Dear brms and Bayesian modeller community,
I have a partly general partly brms modelling-specific question. Please excuse this as an expression of my state of confusion.

My data is resulting from a cross-sectional (quasi) observational study without intervention. I would like to analyse the association between three variables of interest (physiological and behavioural) in the presence of a fourth design variable:
IV, DV, and M, my potential moderator, are all continuous and best fit with something like exgaussian or skew_normal distribution.
The fourth variable is a binary grouping variable, which reflects a design variable; I recruited old and young participants. The grouping variable, i.e., age, is obviously influencing all other parameters.

So my general question would be: Does it at all make sense to include the two groups into one model?

Having read into the benefits and pitfals of mediation analysis and excluding any attempt to claim causality, I still think mediation might be a legit way to go to get more insight into my data. - Although I am happy to be convinced otherwise. -

So, let’s say mediation is the way to go, and I should combine both groups into one model, would it be best to add factor age group (or maybe age as continuous?) into the model just as an additional factor (or covariate, respectively), like

f1 <- bf(M ~ IV + group , family = “exgaussian”) # mediator model
f2 <- bf(DV ~ M + group + IV, family = “exgaussian”) # outcome model
m_ccL <- brm(f1 + f2 + set_rescor(FALSE), data = ebg.df, cores = 4)

or would it make more sense to include an interaction with the grouping variable:
f1 <- bf(M ~ IV * group , family = “exgaussian”)
f2 <- bf(DV ~ M * group + IV * group, family = “exgaussian”)

And this is where I am obviously ending in complete confusion because I am wondering whether I need to have this interaction with both the mediator and the DV? To make things worse (or really interesting), running the models for the groups separately shows a diverging effect of the moderator.

And hint to come to a solution in this matter would be very much appreciated.


1 Like

First, your question is a little confusing. Towards the beginning, you introduced your first three variables as “IV, DV, and M, my potential moderator.” Then later when presenting your bf() statements, you seemed to treat M as a mediator. Are you conceiving of M as a mediator or a moderator?

If you consider M a mediator, I personally recommend against fitting your proposed mediation model with cross-sectional data. Take that for what you will.

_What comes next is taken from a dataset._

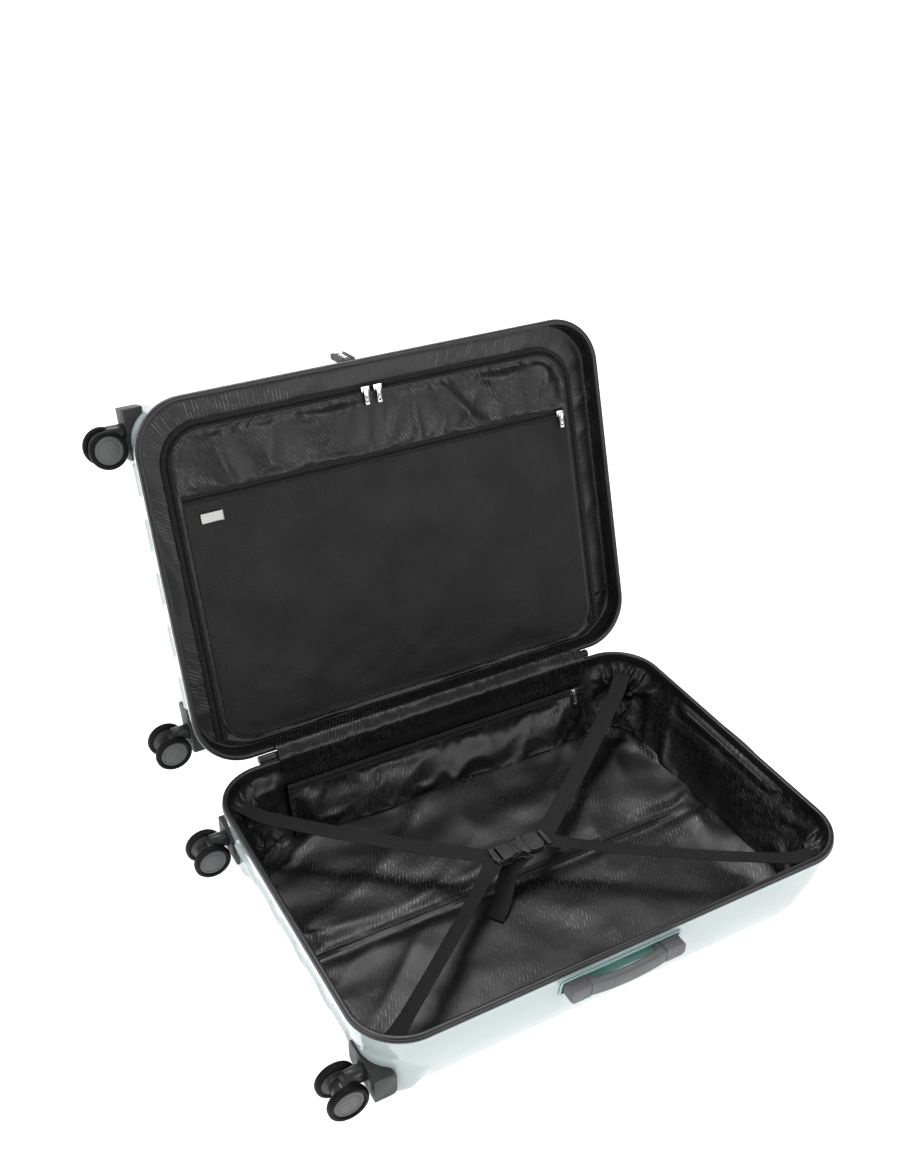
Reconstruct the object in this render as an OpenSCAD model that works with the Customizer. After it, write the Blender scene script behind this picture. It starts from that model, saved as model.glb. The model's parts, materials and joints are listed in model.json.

Your question about your fourth variable, Age, seems to be largely conceptual. If you suspect it interacts with the effects of any of your other variables on your DV, the best way is to include it in the model as a moderator. IMO, fitting separate models for the older and the younger will just muddy the waters.

Dear Solomon,
thank you for replying to my question.

Indeed, it should have said
M, which is my potential moderator.

So am I understanding your comment correctly, you would not at all fit a mediation model in my case?

But if I do, your advice is to include age (continuous) as moderator instead of splitting into the two groups.
So this would then look like:

f1 <- bf(M ~ IV * age , family = “exgaussian”)
f2 <- bf(DV ~ M * age + IV * age, family = “exgaussian”)


Thank you for clarifying your terms.

I think it’s fine to fit cross-sectional mediation models when you’re learning. That’s how I learned. In my domain, at least (social science), cross-sectional mediation models are not appropriate for scientific inference. You need longitudinal data for that.

What ever model you fit, I’d recommend treating your continuous moderator as continuous. I grant you there are instances when you can reasonably split up a continuous variable if it’s severely bimodal (e.g., young folks have ages \sim \operatorname{Normal} (20, 0.5) and old folks have ages \sim \operatorname{Normal} (40, 0.5)). But to the extent your moderator Age is collected along a continuum, it’d be great to treat it a such.

Your proposed syntax looks fine.

Thanks again for your input and let me ask one more question:

I do actually examine to extreme age groups neglecting the middle age in this study, which led me to split the data set in this analysis step. My expectation from other data sets is that age is the variable that explains mostly all the variance and leads to severe multicollinearity of the other parameters.
Multicollinearity is also a problem with this mediation model when including age (group) as additional parameter (have not tried the moderator version, yet).

I guess my question is partly asking for “absolution” to split the group and partly asking for an alternative. I know this approach is very data-driven anyways…

Multicollinearity is a beast to deal with, for sure. If Age eats up most of your variance, I’d lean into that somehow. Seems interesting.

A problem with splitting up the analysis is you lose your ability to formally compare parameters between the two groups. Comparisons between the old and young take on a more descriptive/qualitative flair if they’re analyzed in separate models.

Thanks again for your thoughts.
I keep on chewing on this then …

1 Like